▶ _Task description_:
Can you write out all of the material below, word for word?
^^^^^^^^
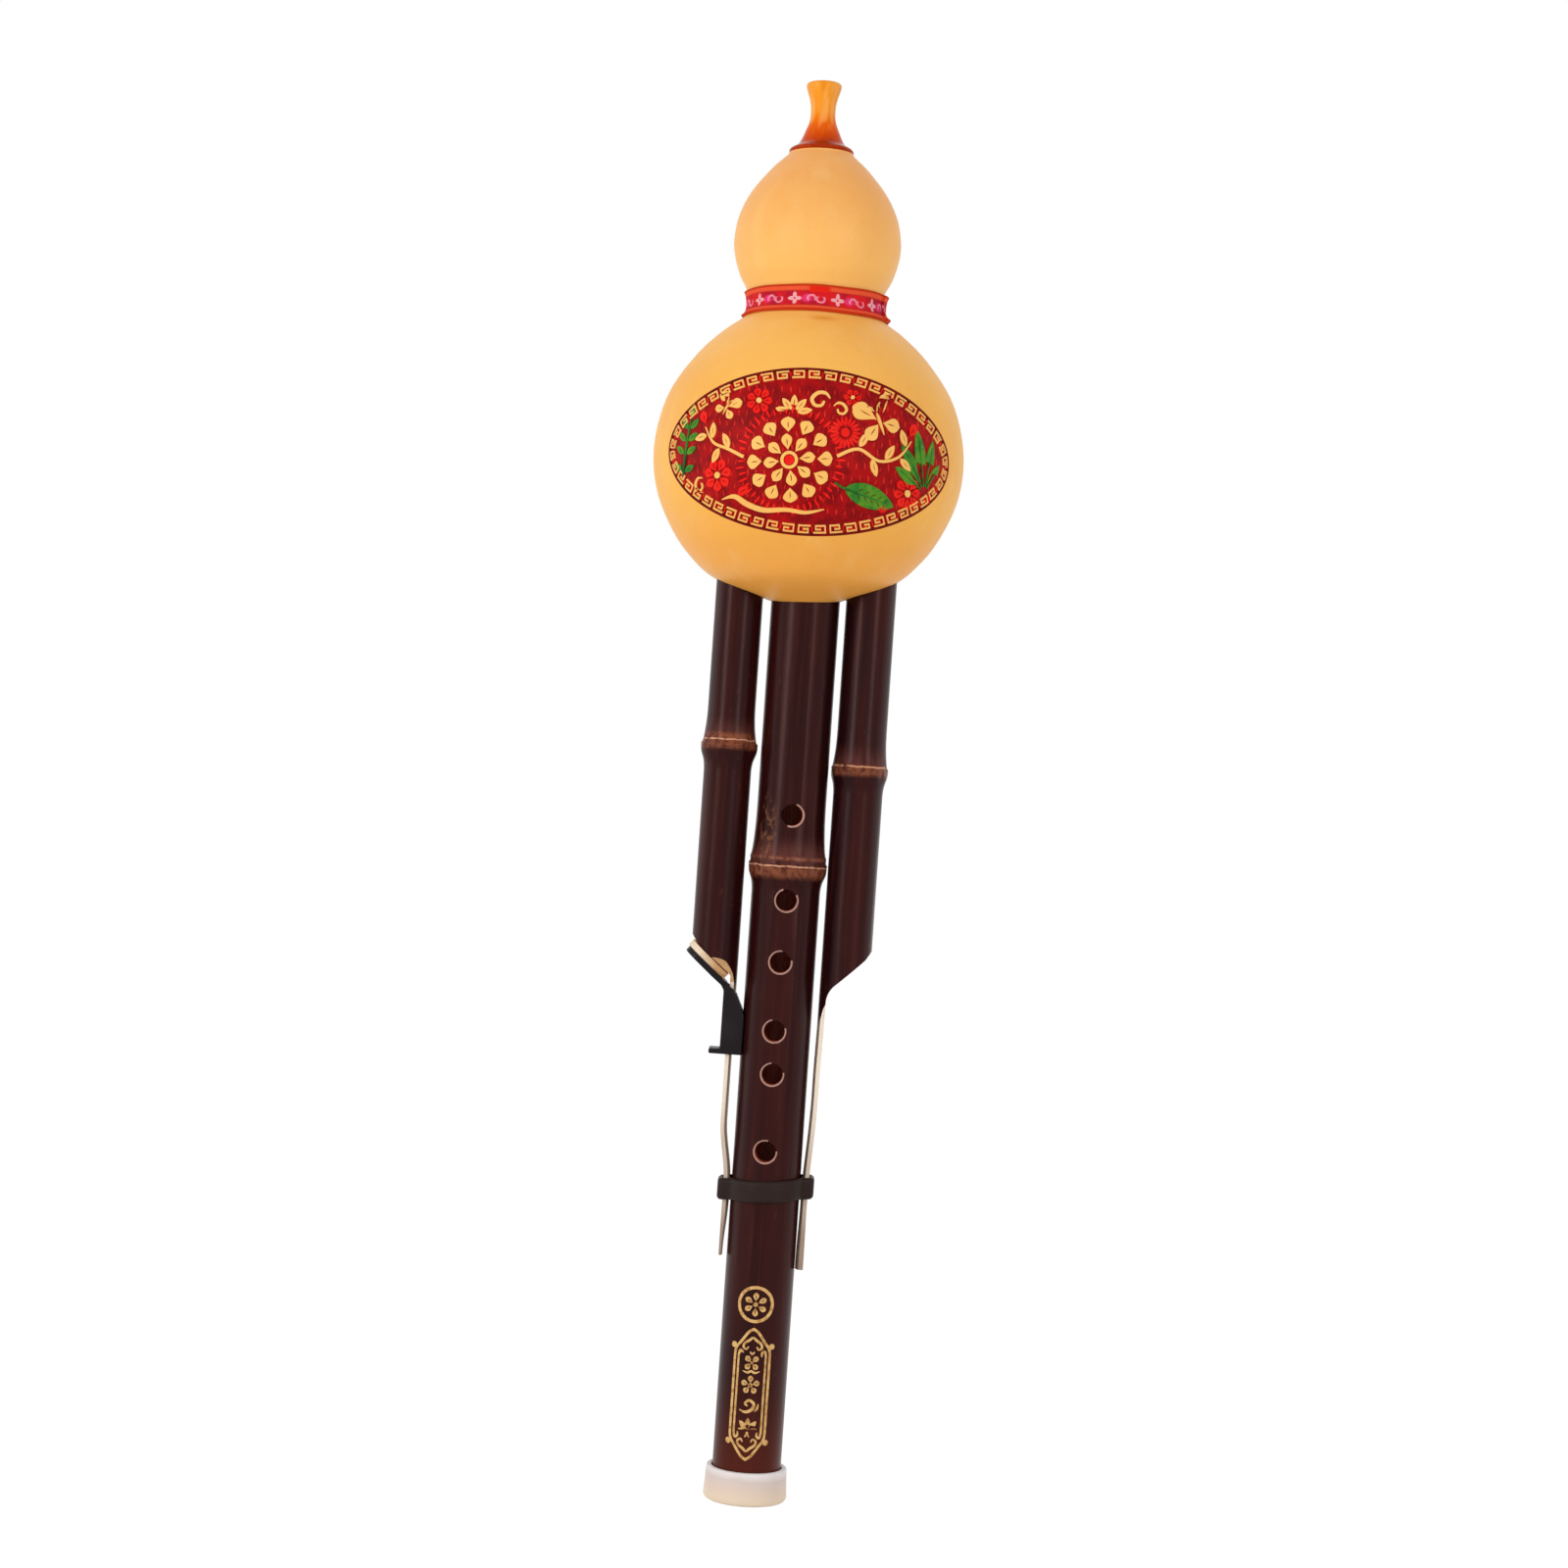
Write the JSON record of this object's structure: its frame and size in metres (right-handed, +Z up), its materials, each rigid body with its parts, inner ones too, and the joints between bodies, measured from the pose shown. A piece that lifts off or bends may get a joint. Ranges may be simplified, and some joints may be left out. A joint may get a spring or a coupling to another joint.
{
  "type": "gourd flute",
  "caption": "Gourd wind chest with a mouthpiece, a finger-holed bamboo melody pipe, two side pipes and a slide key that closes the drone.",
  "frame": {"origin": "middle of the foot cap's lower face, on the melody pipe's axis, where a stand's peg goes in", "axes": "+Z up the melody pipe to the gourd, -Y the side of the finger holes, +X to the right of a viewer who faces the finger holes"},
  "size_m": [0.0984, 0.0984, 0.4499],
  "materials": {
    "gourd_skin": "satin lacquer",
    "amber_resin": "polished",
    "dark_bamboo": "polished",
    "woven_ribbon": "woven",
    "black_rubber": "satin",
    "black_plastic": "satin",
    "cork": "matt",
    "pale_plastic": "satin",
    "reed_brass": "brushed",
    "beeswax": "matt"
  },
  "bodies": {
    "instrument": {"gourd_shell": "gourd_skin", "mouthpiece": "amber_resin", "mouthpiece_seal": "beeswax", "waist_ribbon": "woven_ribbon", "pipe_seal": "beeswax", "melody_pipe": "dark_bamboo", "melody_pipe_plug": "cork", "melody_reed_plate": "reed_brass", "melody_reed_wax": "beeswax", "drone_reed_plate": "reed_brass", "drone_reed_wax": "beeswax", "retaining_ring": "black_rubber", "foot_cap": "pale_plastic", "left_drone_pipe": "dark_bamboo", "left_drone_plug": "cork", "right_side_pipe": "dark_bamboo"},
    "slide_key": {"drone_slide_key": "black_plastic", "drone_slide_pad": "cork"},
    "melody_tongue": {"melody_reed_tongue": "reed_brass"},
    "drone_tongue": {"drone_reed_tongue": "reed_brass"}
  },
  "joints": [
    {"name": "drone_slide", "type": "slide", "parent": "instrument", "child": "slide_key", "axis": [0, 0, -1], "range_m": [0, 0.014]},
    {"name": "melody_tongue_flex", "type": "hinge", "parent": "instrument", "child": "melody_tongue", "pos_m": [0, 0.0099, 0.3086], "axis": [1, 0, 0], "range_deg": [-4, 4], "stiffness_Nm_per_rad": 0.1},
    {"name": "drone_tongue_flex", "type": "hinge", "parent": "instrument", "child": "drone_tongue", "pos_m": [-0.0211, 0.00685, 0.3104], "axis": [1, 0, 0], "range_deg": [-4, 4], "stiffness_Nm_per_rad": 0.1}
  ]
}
^^^^^^^^
▶ _Solution to this problem_:
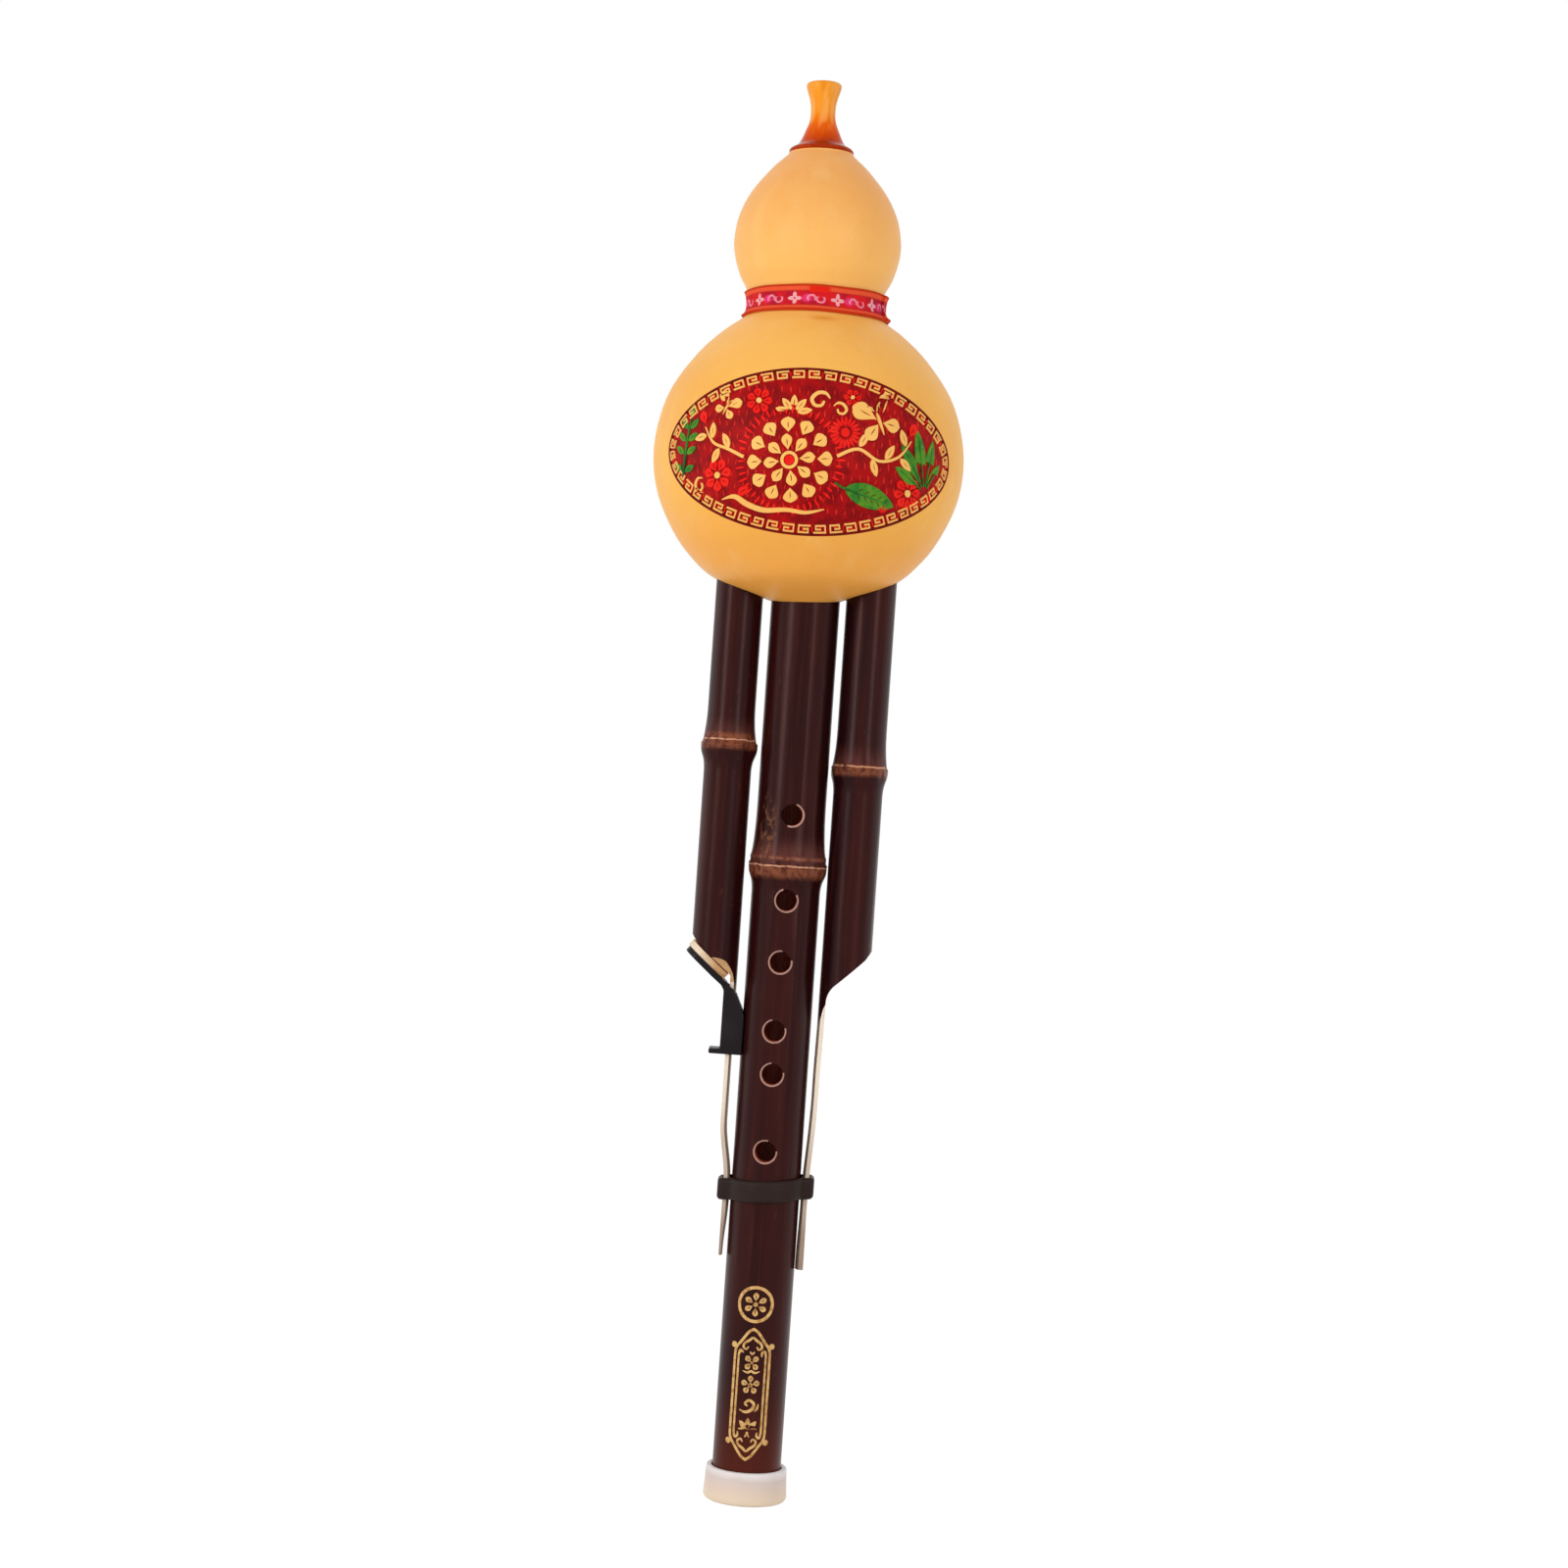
Write the JSON record of this object's structure: its frame and size in metres (right-handed, +Z up), its materials, each rigid body with its parts, inner ones too, and the joints between bodies, measured from the pose shown. A piece that lifts off or bends may get a joint. Ranges may be simplified, and some joints may be left out. A joint may get a spring or a coupling to another joint.
{
  "type": "gourd flute",
  "caption": "Gourd wind chest with a mouthpiece, a finger-holed bamboo melody pipe, two side pipes and a slide key that closes the drone.",
  "frame": {"origin": "middle of the foot cap's lower face, on the melody pipe's axis, where a stand's peg goes in", "axes": "+Z up the melody pipe to the gourd, -Y the side of the finger holes, +X to the right of a viewer who faces the finger holes"},
  "size_m": [0.0984, 0.0984, 0.4499],
  "materials": {
    "gourd_skin": "satin lacquer",
    "amber_resin": "polished",
    "dark_bamboo": "polished",
    "woven_ribbon": "woven",
    "black_rubber": "satin",
    "black_plastic": "satin",
    "cork": "matt",
    "pale_plastic": "satin",
    "reed_brass": "brushed",
    "beeswax": "matt"
  },
  "bodies": {
    "instrument": {"gourd_shell": "gourd_skin", "mouthpiece": "amber_resin", "mouthpiece_seal": "beeswax", "waist_ribbon": "woven_ribbon", "pipe_seal": "beeswax", "melody_pipe": "dark_bamboo", "melody_pipe_plug": "cork", "melody_reed_plate": "reed_brass", "melody_reed_wax": "beeswax", "drone_reed_plate": "reed_brass", "drone_reed_wax": "beeswax", "retaining_ring": "black_rubber", "foot_cap": "pale_plastic", "left_drone_pipe": "dark_bamboo", "left_drone_plug": "cork", "right_side_pipe": "dark_bamboo"},
    "slide_key": {"drone_slide_key": "black_plastic", "drone_slide_pad": "cork"},
    "melody_tongue": {"melody_reed_tongue": "reed_brass"},
    "drone_tongue": {"drone_reed_tongue": "reed_brass"}
  },
  "joints": [
    {"name": "drone_slide", "type": "slide", "parent": "instrument", "child": "slide_key", "axis": [0, 0, -1], "range_m": [0, 0.014]},
    {"name": "melody_tongue_flex", "type": "hinge", "parent": "instrument", "child": "melody_tongue", "pos_m": [0, 0.0099, 0.3086], "axis": [1, 0, 0], "range_deg": [-4, 4], "stiffness_Nm_per_rad": 0.1},
    {"name": "drone_tongue_flex", "type": "hinge", "parent": "instrument", "child": "drone_tongue", "pos_m": [-0.0211, 0.00685, 0.3104], "axis": [1, 0, 0], "range_deg": [-4, 4], "stiffness_Nm_per_rad": 0.1}
  ]
}